▶ MATERIAL FOR THIS EXERCISE
-- Begin --

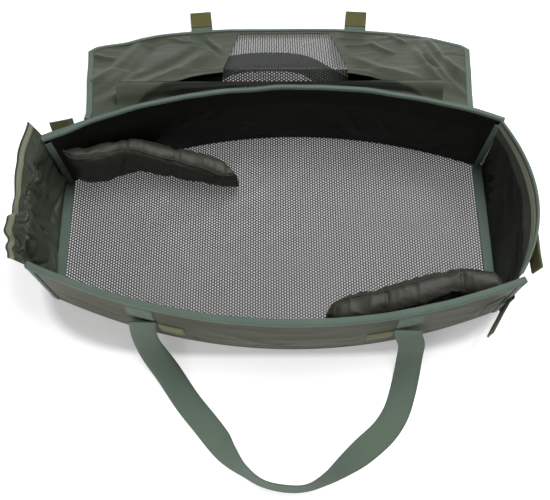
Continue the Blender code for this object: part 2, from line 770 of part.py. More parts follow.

-- End --
-- Begin --

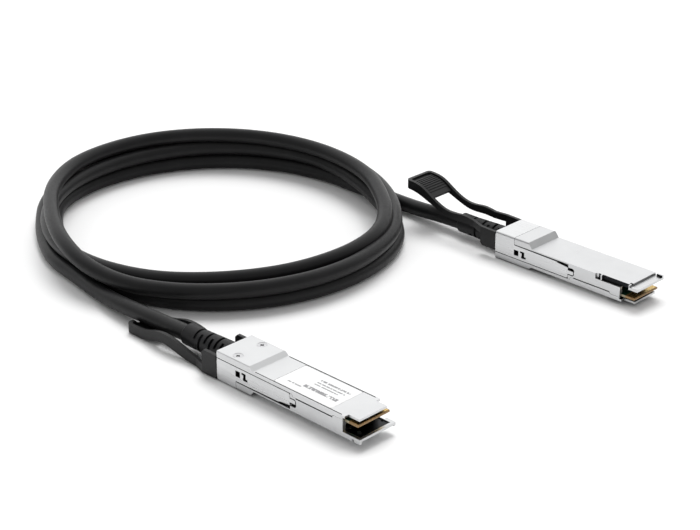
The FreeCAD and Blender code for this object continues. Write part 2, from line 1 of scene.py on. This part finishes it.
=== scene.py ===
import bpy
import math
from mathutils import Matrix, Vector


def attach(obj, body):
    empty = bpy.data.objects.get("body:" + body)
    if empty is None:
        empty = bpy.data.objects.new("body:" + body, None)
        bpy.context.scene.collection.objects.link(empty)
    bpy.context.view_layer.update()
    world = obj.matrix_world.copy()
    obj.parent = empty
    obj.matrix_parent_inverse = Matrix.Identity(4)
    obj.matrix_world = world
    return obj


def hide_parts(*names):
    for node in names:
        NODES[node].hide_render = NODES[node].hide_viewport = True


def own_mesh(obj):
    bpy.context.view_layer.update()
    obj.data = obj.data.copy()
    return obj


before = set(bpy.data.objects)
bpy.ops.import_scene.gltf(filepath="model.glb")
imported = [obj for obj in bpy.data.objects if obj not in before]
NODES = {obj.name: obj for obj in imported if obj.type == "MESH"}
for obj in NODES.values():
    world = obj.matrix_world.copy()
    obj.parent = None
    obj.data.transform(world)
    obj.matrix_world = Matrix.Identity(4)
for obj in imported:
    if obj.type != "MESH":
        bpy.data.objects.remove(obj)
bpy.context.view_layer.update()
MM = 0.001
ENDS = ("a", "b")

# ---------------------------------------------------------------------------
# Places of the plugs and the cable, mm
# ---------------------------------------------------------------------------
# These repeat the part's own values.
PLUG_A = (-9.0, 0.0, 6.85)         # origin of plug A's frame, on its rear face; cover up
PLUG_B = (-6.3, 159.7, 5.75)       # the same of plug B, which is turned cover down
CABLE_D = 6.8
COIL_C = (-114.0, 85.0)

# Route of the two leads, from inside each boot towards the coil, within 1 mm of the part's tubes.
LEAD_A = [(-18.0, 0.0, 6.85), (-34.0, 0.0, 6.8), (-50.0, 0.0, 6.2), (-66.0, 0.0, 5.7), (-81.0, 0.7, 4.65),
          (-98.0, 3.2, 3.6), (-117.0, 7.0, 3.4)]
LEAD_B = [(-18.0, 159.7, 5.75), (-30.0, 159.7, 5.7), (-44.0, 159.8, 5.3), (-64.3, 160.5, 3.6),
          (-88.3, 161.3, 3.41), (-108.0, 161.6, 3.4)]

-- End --

▶ WRITTEN PROBLEM
Look through the entries and return every line where "Identity" appears.

▶ RESULT FOR THIS EXERCISE
    obj.matrix_parent_inverse = Matrix.Identity(4)
    obj.matrix_world = Matrix.Identity(4)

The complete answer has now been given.